Largely derived from the Decameron of Boccaccio, Lorenzo Valla’s Apologues, Poggio Bracciolini’s Facetiae and the anonymous Germanic Ulenspiegel, the Parangon packaged together old and new for popular consumption, resulting in what one scholar has called “a magma ready for every kind of metamorphosis” (Pérouse , p. 7), that is to say, the unformed raw material that soon would cool into the more recognizable and longstanding genres of the novel and short story. These “issues of novelty, fictional accreditation, historical veracity, and the chivalric narrative past […] were also played out in a variety of other critical settings encompassing works both of shorter and longer fiction,” most famously in François Rabelais’ proto-novels Pantagruel (1532) and Gargantua (1534), exact contemporaries of the Parangon (G. Norton, p. 306). Often bawdy and salacious, the nouvelle was initially overlooked by scholars of early-modern literature, but today its status as a “non-mimetic, self-conscious, intertextual, ironic, perhaps even skeptical mode of writing” has cemented it as a pivotal precursor to a modern literary sensibility (LaGuardia, p. 16). In short, the nouvelle frustrates and delights scholars today much as it did its contemporaries, and its importance springs from the uneasy, active reading it requires from its readers.
The present volume’s tall and slender ‘agenda’ format – a shape associated with easy portability and personal use – is very rare in this period, occurring (when it does) almost exclusively in French Books of Hours, a genre which blends private devotion (prayer) with a need for constant practical reference (liturgical hours, calendars) (see the Heures printed by Antoine Chappiel , Pierre le Dru [1505-6], Gillet Hardouin [1509 and 1515], T. Kerver , and Germain Hardouin [1534 and 1526]; a notable secular exception is the Manuale Vergilianum [Strasbourg, Johann Grüninger, 1507-10?]). It is intriguing that the impious, casual tales of the Parangon should have been printed in a physical format with such pious overtones: does its unusual form merely result from a desire for easy practical use, or does it carry some surplus of ironic meaning? Even the book’s program of illustration participates in an (oddly modern) mixing of material: its numerous woodcuts are quite clearly borrowed from other (still untraced) sources: figures seated at dinner, a scholar with his amanuensis, women spinning yarn, a statue of Mars, a monk preaching in his pulpit, lovers embracing, a man drunk on wine, a mourner bent over a shrouded corpse, a Janus-faced figure, a sword duel – these all invite readers to puzzle out how such images might relate to each other and to the texts they supposedly elucidate.

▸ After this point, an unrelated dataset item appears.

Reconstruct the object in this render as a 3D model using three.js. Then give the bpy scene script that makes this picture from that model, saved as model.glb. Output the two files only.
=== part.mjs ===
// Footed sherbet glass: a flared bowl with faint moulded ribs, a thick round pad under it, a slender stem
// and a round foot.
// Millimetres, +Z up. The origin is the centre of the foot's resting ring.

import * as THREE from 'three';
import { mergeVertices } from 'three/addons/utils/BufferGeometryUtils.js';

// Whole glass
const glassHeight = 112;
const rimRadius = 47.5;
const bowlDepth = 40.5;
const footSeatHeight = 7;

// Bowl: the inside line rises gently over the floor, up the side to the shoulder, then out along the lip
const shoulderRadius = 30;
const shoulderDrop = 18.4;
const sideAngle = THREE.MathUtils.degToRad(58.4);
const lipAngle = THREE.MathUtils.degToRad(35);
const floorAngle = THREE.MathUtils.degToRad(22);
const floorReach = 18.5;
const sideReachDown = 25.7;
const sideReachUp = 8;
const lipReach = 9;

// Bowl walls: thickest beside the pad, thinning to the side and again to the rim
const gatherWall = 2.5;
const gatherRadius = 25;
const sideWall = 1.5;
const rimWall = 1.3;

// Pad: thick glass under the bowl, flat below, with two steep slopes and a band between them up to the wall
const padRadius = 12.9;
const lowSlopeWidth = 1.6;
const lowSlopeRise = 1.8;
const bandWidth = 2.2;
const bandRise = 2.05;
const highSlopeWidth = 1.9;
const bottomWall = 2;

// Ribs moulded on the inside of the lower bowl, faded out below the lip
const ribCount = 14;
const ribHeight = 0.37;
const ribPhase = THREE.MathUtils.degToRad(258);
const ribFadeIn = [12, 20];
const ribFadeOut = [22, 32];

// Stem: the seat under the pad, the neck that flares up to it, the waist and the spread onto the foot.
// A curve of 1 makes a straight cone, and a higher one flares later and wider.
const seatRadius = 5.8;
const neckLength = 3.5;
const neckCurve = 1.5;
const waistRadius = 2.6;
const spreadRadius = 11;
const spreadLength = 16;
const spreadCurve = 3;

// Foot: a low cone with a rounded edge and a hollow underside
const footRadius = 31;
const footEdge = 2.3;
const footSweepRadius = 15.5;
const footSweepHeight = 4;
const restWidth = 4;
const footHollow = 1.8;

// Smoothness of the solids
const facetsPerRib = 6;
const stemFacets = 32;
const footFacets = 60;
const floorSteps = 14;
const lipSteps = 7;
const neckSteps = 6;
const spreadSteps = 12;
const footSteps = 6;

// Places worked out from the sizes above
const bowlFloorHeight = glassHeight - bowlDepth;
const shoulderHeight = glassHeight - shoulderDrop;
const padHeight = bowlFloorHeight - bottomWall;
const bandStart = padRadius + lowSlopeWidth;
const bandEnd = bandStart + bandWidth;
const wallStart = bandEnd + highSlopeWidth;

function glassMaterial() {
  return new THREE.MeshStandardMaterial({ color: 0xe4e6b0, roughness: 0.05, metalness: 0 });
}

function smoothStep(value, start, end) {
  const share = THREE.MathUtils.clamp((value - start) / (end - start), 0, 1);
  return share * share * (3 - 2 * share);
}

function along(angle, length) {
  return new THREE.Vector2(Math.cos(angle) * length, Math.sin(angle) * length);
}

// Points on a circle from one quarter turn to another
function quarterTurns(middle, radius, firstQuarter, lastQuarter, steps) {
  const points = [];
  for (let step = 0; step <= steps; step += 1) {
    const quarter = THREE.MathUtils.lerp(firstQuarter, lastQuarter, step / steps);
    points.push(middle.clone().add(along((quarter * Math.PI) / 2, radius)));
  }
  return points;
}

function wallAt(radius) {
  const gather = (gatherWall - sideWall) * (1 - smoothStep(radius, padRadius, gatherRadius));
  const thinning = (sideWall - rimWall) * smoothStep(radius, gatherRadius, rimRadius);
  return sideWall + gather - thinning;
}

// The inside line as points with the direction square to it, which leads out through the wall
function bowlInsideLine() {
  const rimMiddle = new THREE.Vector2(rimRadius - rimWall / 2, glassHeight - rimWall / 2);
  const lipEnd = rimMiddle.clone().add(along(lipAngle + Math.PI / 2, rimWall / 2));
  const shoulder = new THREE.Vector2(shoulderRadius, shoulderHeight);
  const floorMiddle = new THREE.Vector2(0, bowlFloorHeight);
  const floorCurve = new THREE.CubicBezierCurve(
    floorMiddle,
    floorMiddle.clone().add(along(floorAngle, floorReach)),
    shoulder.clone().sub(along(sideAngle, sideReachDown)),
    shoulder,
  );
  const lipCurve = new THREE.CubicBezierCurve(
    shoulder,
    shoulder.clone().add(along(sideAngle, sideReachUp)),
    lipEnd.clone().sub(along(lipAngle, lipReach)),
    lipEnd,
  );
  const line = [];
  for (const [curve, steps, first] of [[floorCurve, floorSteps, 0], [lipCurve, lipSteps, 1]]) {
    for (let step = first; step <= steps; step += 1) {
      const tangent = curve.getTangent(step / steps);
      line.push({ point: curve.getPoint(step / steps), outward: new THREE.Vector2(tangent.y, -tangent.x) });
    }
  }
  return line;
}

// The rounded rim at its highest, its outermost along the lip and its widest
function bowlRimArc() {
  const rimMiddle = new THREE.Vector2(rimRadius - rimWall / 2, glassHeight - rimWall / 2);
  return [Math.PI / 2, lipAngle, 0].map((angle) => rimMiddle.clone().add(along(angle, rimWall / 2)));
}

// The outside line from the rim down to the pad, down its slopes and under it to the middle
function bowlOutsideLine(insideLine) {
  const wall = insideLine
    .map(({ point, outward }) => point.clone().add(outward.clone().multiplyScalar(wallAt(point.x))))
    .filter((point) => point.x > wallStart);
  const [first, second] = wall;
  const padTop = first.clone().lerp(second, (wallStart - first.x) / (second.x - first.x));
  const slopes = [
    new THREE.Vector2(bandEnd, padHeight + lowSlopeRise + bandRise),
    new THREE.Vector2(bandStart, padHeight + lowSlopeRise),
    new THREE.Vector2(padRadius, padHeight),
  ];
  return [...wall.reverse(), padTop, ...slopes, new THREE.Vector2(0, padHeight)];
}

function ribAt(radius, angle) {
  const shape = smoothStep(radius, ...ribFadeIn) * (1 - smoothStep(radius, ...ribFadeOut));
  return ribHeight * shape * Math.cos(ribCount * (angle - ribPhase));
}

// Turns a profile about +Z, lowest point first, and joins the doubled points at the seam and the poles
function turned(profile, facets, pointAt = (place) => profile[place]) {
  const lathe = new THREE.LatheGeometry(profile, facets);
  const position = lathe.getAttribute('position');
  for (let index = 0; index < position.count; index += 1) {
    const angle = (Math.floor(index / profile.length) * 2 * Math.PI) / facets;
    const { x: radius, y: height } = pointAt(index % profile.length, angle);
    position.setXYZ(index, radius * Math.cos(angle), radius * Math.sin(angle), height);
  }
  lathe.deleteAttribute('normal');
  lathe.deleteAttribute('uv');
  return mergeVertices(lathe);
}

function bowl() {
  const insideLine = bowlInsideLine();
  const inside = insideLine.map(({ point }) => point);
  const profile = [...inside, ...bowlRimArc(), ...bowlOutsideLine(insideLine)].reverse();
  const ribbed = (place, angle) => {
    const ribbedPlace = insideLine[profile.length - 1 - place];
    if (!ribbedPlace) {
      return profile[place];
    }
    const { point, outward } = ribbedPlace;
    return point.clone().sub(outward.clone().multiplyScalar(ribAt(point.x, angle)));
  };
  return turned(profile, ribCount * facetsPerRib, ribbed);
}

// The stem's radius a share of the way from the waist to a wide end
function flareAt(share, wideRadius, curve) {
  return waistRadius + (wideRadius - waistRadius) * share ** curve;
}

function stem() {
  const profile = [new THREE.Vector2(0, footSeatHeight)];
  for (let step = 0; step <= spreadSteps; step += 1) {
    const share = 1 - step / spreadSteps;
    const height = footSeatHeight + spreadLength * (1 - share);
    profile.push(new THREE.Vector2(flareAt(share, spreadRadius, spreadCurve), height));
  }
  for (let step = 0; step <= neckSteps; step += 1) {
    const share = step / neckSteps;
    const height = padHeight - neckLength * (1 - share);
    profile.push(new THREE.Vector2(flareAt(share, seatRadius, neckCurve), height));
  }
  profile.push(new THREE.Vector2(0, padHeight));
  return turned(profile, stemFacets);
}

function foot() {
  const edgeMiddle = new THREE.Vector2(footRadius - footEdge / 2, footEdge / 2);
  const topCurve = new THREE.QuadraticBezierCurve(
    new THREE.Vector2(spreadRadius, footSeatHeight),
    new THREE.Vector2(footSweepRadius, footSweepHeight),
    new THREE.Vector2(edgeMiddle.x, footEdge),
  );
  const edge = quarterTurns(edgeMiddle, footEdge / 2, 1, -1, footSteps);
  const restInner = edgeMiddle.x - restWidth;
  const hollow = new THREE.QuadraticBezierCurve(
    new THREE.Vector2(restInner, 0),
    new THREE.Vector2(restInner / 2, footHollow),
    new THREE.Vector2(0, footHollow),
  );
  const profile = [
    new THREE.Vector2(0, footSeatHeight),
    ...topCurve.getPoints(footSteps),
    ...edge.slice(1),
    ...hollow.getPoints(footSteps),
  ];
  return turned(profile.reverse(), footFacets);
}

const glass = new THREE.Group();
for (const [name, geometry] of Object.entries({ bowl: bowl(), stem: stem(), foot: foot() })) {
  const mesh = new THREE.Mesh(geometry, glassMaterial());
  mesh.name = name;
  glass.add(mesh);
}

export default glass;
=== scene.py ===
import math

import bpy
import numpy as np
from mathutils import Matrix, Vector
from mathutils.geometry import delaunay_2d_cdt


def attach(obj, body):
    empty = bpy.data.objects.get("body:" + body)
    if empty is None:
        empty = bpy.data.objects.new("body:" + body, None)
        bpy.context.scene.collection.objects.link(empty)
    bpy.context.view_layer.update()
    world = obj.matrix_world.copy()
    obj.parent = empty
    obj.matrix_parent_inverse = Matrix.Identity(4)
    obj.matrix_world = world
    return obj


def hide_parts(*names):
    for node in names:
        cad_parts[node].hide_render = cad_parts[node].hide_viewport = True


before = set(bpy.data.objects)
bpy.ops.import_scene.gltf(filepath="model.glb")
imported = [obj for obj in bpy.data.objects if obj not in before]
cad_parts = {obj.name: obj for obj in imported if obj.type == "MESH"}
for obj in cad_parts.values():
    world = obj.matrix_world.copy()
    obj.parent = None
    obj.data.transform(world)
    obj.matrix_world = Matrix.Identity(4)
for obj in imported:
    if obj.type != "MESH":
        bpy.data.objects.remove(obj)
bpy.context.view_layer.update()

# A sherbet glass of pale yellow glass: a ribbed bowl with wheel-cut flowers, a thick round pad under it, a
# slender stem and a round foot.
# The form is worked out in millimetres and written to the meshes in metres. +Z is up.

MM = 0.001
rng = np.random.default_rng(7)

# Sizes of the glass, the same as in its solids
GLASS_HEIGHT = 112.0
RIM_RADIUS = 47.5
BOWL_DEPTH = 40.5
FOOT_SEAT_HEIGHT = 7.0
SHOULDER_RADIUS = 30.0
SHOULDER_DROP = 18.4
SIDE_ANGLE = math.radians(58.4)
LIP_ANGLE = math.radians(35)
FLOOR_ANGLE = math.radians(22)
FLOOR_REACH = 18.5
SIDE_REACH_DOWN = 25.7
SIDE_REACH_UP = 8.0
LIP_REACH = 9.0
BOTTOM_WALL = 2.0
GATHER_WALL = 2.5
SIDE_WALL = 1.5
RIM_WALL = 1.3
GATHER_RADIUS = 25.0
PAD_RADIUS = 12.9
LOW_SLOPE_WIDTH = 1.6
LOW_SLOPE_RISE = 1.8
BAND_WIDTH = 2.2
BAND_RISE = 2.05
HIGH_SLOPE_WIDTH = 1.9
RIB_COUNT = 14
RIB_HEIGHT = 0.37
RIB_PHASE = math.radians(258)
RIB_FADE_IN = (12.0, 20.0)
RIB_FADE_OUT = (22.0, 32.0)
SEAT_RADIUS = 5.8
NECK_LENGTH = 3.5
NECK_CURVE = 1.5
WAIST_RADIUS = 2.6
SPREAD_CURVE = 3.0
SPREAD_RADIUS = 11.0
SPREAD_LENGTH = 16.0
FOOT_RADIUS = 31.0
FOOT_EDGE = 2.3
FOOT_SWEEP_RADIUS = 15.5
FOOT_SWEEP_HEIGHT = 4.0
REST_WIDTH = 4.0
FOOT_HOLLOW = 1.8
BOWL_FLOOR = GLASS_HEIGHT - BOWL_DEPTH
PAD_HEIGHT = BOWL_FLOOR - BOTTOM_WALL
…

Like the nouvelles themselves, the illustrations would seem primarily to “take their meaning from their relationship to one another” (LaGuardia, p. 3).
OCLC and KVK locate no copies of this 1533 Juste edition. The 1531 Morin edition, which is the earliest recorded, is located at the BnF, while the 1532 Morin edition is held by Princeton, the Bayerische Staatsbibliothek, and the Biblioteca Civica Attilio Hortis (Trieste). Both Morin editions contain a different program of woodcut illustrations, based on Virgil, than the Juste edition offered here.

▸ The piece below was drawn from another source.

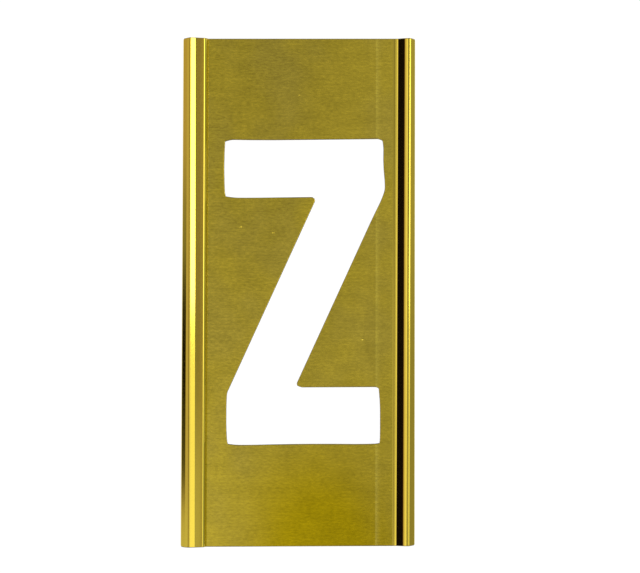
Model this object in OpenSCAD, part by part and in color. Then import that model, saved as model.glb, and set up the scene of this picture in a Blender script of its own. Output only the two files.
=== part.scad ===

* Brunet IV, 364-65 (citing this copy as ‘un somptueux exemplaire’ of ‘un livret fort rare’); Bechtel P-16; Bibliographie des livres imprimé à Lyon an Seizième Siècle, IV, P.203, no. 13; A. Pettegree, French Vernacular Books, no. 43031; Émile Mabille, Le parangon des nouvelles honnestes et delectables (Paris: Jules Gay, 1865). Gabriel A. Pérouse, Le parangon de nouvelles (Paris-Geneva: Droz, 1979); Gabriel A. Pérouse, Nouvelles françaises du XVIe siècle: images de la vie du temps (Geneva, Droz, 1977), p. 69 ff.; J. Koopmans and A Verhuyck, “Le Parangon de nouvelles…,” Bibliothèque d’Humanisme et Renaissance, vol. LXI, no. 1 (1990), pp. 97-9, 104; W. Kemp, “Les petits livres français illustrés de Romain Morin (1530-1532) et leurs dérivés immédiats,” in A Possenti and G. Mastrangelo, eds., Il Rinascimento a Lione: Actes du Colloque de Macerata (6-11 mai 1985), (Montreal, 1988), pp. 465-525; G. Furguson and D. LaGuardia, eds., Narrative Worlds: Essays on the Nouvelle in Fifteenth- and Sixteenth-Century France (Tempe: Arizona Center for Medieval and Renaissance Studies, 2005); D. F. Foxon, “Some notes on the agenda format,” The Library, vol. 8 (1953), pp. 168-70; Glyn P. Norton, “Theories of prose fiction in sixteenth-century France,” in The Cambridge History of Literary Criticism: Volume 3, The Renaissance (Cambridge: Cambridge University, 1999), pp. 305-13.